**Provided data**.
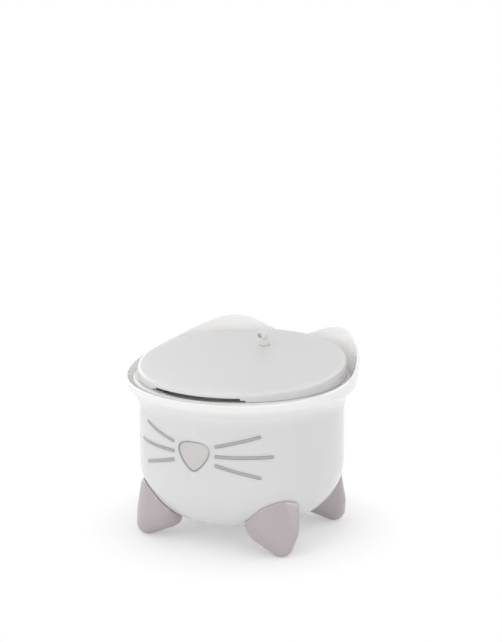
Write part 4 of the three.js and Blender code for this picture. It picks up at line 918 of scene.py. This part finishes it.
def makeRiser(s):
    bore, outer, bead, bottom, top = s["bore"], s["outer"], s["bead"], s["bottom"], s["top"]
    line = roundCorners([(bore, bottom, 0.3), (bead, bottom, 0.4), (bead, bottom + 1.7, 0.4),
                         (outer, bottom + 2.2), (outer, top - 2), (bead - 0.05, top - 1.6, 0.3),
                         (bead - 0.05, top, 0.3), (bore, top, 0.3)], steps=4)
    piece = drum("riserTube", line, 64, riserAxis)
    finishPiece(piece, "riser", "tube", ["riser_tube"], 34, False)


makeLid(lid)
makeSpout(spout)
makeRiser(riser)
print("lid, spout and riser made")


# Filter: fleece sheet over four pods of grains
filterSettings = {"size": 93, "corner": 11.7, "centre": (0, -50), "bottom": 160.2, "thickness": 0.8,
                  "hole": 8, "pod": 39, "podPitch": 21.5, "podDepth": 8.6, "podTaper": 0.88,
                  "podFlat": 0.45, "podRise": 0.45, "podPower": 5}
pods = [("carbon_pod_front", -1, -1, "carbon"), ("carbon_pod_rear", -1, 1, "carbon"),
        ("resin_pod_front", 1, -1, "resin"), ("resin_pod_rear", 1, 1, "resin")]


def makeFilter(s):
    x0, y0 = s["centre"]
    bottom = s["bottom"]
    film = block("filterFleece", s["size"], s["corner"], bottom, bottom + s["thickness"], s["centre"], 8)
    carve(film, rod("filmHoleForm", s["hole"], -over, over, 48, s["centre"], bottom))
    finishPiece(film, "filter", "fleece", ["filter_film"], 40)
    for name, sx, sy, grains in pods:
        bm = bmesh.new()
        bmesh.ops.create_cube(bm, size=1)
        bmesh.ops.subdivide_edges(bm, edges=bm.edges, cuts=11, use_grid_fill=True)
        half, depth = s["pod"] / 2, s["podDepth"] - gap
        for v in bm.verts:
            x, y, z = v.co.x * 2, v.co.y * 2, v.co.z * 2
            reach = (abs(x) ** s["podPower"] + abs(y) ** s["podPower"]) ** (1 / s["podPower"])
            k = max(abs(x), abs(y)) / reach if reach > 0 else 1
            down = (1 - z) / 2
            narrow = 1 - (1 - s["podTaper"]) * down ** 1.5
            edge = max(0, max(abs(x), abs(y)) - s["podFlat"]) / (1 - s["podFlat"])
            plump = 1 - s["podRise"] * edge ** 2 if z < 0 else 1
            v.co = Vector((x0 + sx * s["podPitch"] + half * x * k * narrow,
                           y0 + sy * s["podPitch"] + half * y * k * narrow,
                           bottom - gap - depth / 2 + depth / 2 * z * plump)) * mm
        pod = newMesh(name + "_grains", bm)
        change = pod.modifiers.new("round", "SUBSURF")
        change.levels = change.render_levels = 1
        applyAll(pod)
        low = -s["podDepth"] - over
        carve(pod, rod("podHoleForm", s["hole"] + gap, low, over, 48, s["centre"], bottom))
        finishPiece(pod, "filter", grains, [f"filter_{name}"], 50)


makeFilter(filterSettings)
print("filter made")


# Pump and motor: their CAD shapes are right, so clean copies carry the finishes
pumpPieces = {
    "pump_housing": ("pumpHousing", "pump", "pump", "pump_white"),
    "pump_base": ("pumpBase", "pump", "pump", "pump_white"),
    "intake_cover": ("intakeCover", "cover", "pump", "pump_white"),
    "led_lens": ("statusLens", "pump", "light", "led_red"),
    "cord_gland": ("leadGland", "pump", "silicone", "soft_white"),
    "impeller": ("impellerWheel", "rotor", "spout", "spout_white"),
    "rotor_magnet": ("rotorMagnet", "rotor", "magnet", "ferrite"),
    "rotor_shaft": ("rotorShaft", "pump", "shaft", "shaft"),
    "stator_core": ("statorCore", "pump", "laminations", "laminations"),
    "stator_winding": ("statorWinding", "pump", "copper", "copper"),
    "led_board": ("lightBoard", "pump", "board", "board_green"),
    "plug_body": ("plugBody", "bowl", "plug", "plug_white"),
    "plug_shell": ("plugShell", "bowl", "plugShell", "plug_metal"),
}
for node, (name, body, finish, slotName) in pumpPieces.items():
    finishPiece(cleanCopy(node, name), body, finish, [node], 36)
print("pump, motor and plug dressed")


# Lead: the same route as the solids, as one smooth line inside the bowl and one outside it
lead = {
    "radius": 1.7, "pumpTurn": 47, "gland": (-8, 19), "glandZ": 47.9, "pumpCentre": (-7.843, 43.589),
    "wallY": 100.8, "slotZ": 151.3, "midWallY": 111, "outsideY": 119, "floorZ": 1.95,
    "coil": (-62, 158, 20), "loops": 8, "pitch": 4.1, "coilSteps": 32, "plug": (-120, 168, 4.25),
}


# A smooth line through the points, which bends evenly where they lie close together.
def centripetal(points, spacing):
    pts = [Vector(p) for p in points]
    pts = [pts[0] * 2 - pts[1], *pts, pts[-1] * 2 - pts[-2]]
    line = []
    for i in range(1, len(pts) - 2):
        p = pts[i - 1:i + 3]
        t = [0]
        for a, b in zip(p, p[1:]):
            t.append(t[-1] + max(1e-6, (b - a).length) ** 0.5)
        count = max(2, round((p[2] - p[1]).length / spacing))
        for k in range(count):
            u = t[1] + (t[2] - t[1]) * k / count

            def between(a, b, j, m):
                return a * ((t[m] - u) / (t[m] - t[j])) + b * ((u - t[j]) / (t[m] - t[j]))

            first, middle, last = [between(p[j], p[j + 1], j, j + 1) for j in range(3)]
            line.append(between(between(first, middle, 0, 2), between(middle, last, 1, 3), 1, 2))
    line.append(pts[-2])
    return line


def tubeAlong(name, line, radius):
    curve = bpy.data.curves.new(name, "CURVE")
    curve.dimensions = "3D"
    curve.bevel_depth = radius * mm
    curve.bevel_resolution = 5
    curve.use_fill_caps = True
    spline = curve.splines.new("POLY")
    spline.points.add(len(line) - 1)
    for point, co in zip(spline.points, line):
        point.co = (*(co * mm), 1)
    return addObject(name, curve)


def lengthOf(line):
    return sum((b - a).length for a, b in zip(line, line[1:])) * mm


def makeLead(s):
    turn = math.radians(s["pumpTurn"])
    out = Vector((-math.sin(turn), math.cos(turn), 0))
    gland = Matrix.Rotation(turn, 3, "Z") @ Vector((*s["gland"], 0))
    start = Vector((*s["pumpCentre"], s["glandZ"])) + gland
    wallY, slotZ, inner = s["wallY"], s["slotZ"], s["midWallY"]
    route = [start, start + out * 8, (-41.5, 58, 47.4), (-53, 51, 47), (-61, 41.5, 48.4), (-68, 41, 51.5),
             (-69, 50, 54.5), (-60.5, 60, 56), (-47, 69, 54.5), (-33, 76.5, 50), (-18.5, 84.5, 46),
             (-7, 91.5, 49), (-1.8, 96.8, 58), (0, wallY - 0.6, 74), (0, wallY, 100), (0, wallY, 124),
             (0, wallY, 138), (0, wallY + 0.4, 144), (0, wallY + 1.3, slotZ - 3.2),
             (0, wallY + 2.9, slotZ - 0.9), (0, inner - 4.4, slotZ), (0, inner, slotZ)]
    line = centripetal(route, 2.5)
    tube = tubeAlong("leadInsideCurve", line, s["radius"])
    bpy.context.view_layer.update()
    mesh = bpy.data.meshes.new_from_object(tube.evaluated_get(bpy.context.evaluated_depsgraph_get()))
    bpy.data.objects.remove(tube)
    piece = addObject("leadInside", mesh)
    mesh.materials.clear()
    mesh.materials.append(finishes["lead"])
    shade(piece, 50, False)
    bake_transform(piece)
    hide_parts("lead_inner")

    outY, floorZ = s["outsideY"], s["floorZ"]
    coilX, coilY, coilR = s["coil"]
    route = [(0, inner + gap, slotZ), (0, inner + 3.2, slotZ - 0.2), (0, outY, slotZ - 6.5),
             (0, outY + 1, slotZ - 22), (0, outY, 100), (0, outY, 60), (0, outY + 1, 24),
             (-0.6, outY + 5.5, 9), (-1.6, outY + 12, floorZ + 1.4), (-3.4, outY + 20, floorZ + 0.1),
             (-8, outY + 33, floorZ), (-22, coilY + coilR - 4.4, floorZ),
             (-40, coilY + coilR - 0.2, floorZ), (coilX + 5, coilY + coilR, floorZ)]
    line = centripetal(route, 3)
    steps = s["coilSteps"]
    for i in range(s["loops"] * steps + 1):
        turn = i / steps * 2 * math.pi
        line.append(Vector((coilX - coilR * math.sin(turn), coilY + coilR * math.cos(turn),
                            floorZ + s["pitch"] * i / steps)))
    plugX, plugY, plugZ = s["plug"]
    top = floorZ + s["pitch"] * s["loops"]
    route = [(coilX - 4, coilY + coilR + 0.1, top), (coilX - 14, coilY + coilR + 1.2, top - 0.8),
             (coilX - 26, coilY + coilR + 0.4, top - 9), (coilX - 37, coilY + coilR - 4, plugZ + 12),
             (coilX - 47, plugY + 1, plugZ + 2), (plugX + 5, plugY, plugZ), (plugX + gap, plugY, plugZ)]
    line += centripetal(route, 3)
    piece = tubeAlong("leadOutside", line, s["radius"])
    piece.data.materials.append(finishes["lead"])
    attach(piece, "bowl")
    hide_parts("lead_outer", "lead_coil", "lead_tail")
    print(f"lead: outside {lengthOf(line):.3f} m")


makeLead(lead)
print("lead laid")


# Floor, world and lamps
studio = {
    "floorSize": 6, "floorWhite": 1.0, "floorTone": (0.95, 0.95, 0.95), "nearShare": 0.35, "fadeFrom": 0.1,
    "fadeTo": 0.17, "world": 0.84,
    "lamps": [  # name, size, power, place, aim
        ("keyLamp", 1.4, 6.5, (-0.5, -2.1, 0.7), (0, 0, 0.16)),
        ("topLamp", 1.2, 2, (-0.3, -0.9, 1.6), (0, 0, 0.2)),
        ("fillLamp", 1.0, 2, (1.75, -0.3, 0.5), (0, 0, 0.16)),
    ],
    "cards": [  # seen only as reflections: name, width, height, power, place
        ("rightCard", 2.4, 1.8, 30, (1.84, 0.78, 0.55)),
        ("leftCard", 1.4, 1.8, 16, (-1.66, 1.1, 0.55)),
    ],
}


def rayOf(tree):
    path = tree.nodes.new("ShaderNodeLightPath").outputs
    direct = mathOf(tree, "MAXIMUM", path["Is Camera Ray"], path["Is Glossy Ray"])
    return mathOf(tree, "MAXIMUM", direct, path["Is Transmission Ray"])


def addLamp(name, power, at, aim):
    data = bpy.data.lights.new(name, "AREA")
    data.energy = power
    lamp = addObject(name, data)
    lamp.location = at
    lamp.rotation_euler = (Vector(aim) - Vector(at)).to_track_quat("-Z", "Y").to_euler()
    return lamp


def makeStudio(s):
    bm = bmesh.new()
    bmesh.ops.create_circle(bm, cap_ends=True, segments=64, radius=s["floorSize"] / 2)
    floor = newMesh("studioFloor", bm, True)
    finish, tree, shader, place = newFinish("floorPaper")
    tree.nodes.remove(shader)
    paper = addNode(tree, "BsdfDiffuse", {"Color": (*s["floorTone"], 1)})
    glow = addNode(tree, "Emission", {"Strength": s["floorWhite"]})
    far = addNode(tree, "VectorMath", {0: place})
    far.operation = "LENGTH"
    share = levelsOf(tree, far.outputs["Value"], s["nearShare"], 1, s["fadeFrom"], s["fadeTo"])
    mix = addNode(tree, "MixShader", {0: mathOf(tree, "MULTIPLY", share, rayOf(tree)),
                                      1: paper.outputs[0], 2: glow.outputs[0]})
    feed(tree, tree.nodes["Material Output"], {"Surface": mix.outputs[0]})
    floor.data.materials.append(finish)

    world = bpy.data.worlds.new("studioWorld")
    bpy.context.scene.world = world
    world.use_nodes = True
    tree = world.node_tree
    feed(tree, tree.nodes["Background"], {
        "Color": (1, 1, 1, 1), "Strength": levelsOf(tree, rayOf(tree), s["world"], 1, 0, 1)})

    for name, size, power, at, aim in s["lamps"]:
        lamp = addLamp(name, power, at, aim)
        lamp.data.shape = "DISK"
        lamp.data.size = size
    for name, width, height, power, at in s["cards"]:
        card = addLamp(name, power, at, (0, 0, at[2]))
        card.data.shape = "RECTANGLE"
        card.data.size, card.data.size_y = width, height
        card.visible_camera = card.visible_diffuse = card.visible_transmission = False
    bpy.context.scene.view_settings.view_transform = "Standard"


makeStudio(studio)
print("studio lit")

**Exercise description**.
What you return should be the lines from the start of the data through the line with "spout and riser", quoted exactly and nothing more.

**Solved exercise**.
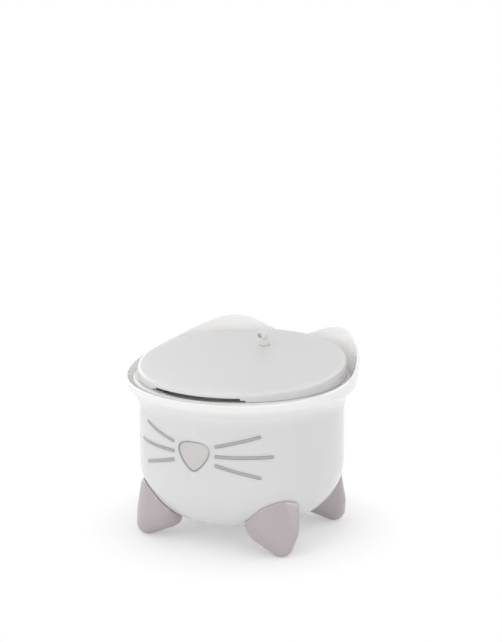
Write part 4 of the three.js and Blender code for this picture. It picks up at line 918 of scene.py. This part finishes it.
def makeRiser(s):
    bore, outer, bead, bottom, top = s["bore"], s["outer"], s["bead"], s["bottom"], s["top"]
    line = roundCorners([(bore, bottom, 0.3), (bead, bottom, 0.4), (bead, bottom + 1.7, 0.4),
                         (outer, bottom + 2.2), (outer, top - 2), (bead - 0.05, top - 1.6, 0.3),
                         (bead - 0.05, top, 0.3), (bore, top, 0.3)], steps=4)
    piece = drum("riserTube", line, 64, riserAxis)
    finishPiece(piece, "riser", "tube", ["riser_tube"], 34, False)


makeLid(lid)
makeSpout(spout)
makeRiser(riser)
print("lid, spout and riser made")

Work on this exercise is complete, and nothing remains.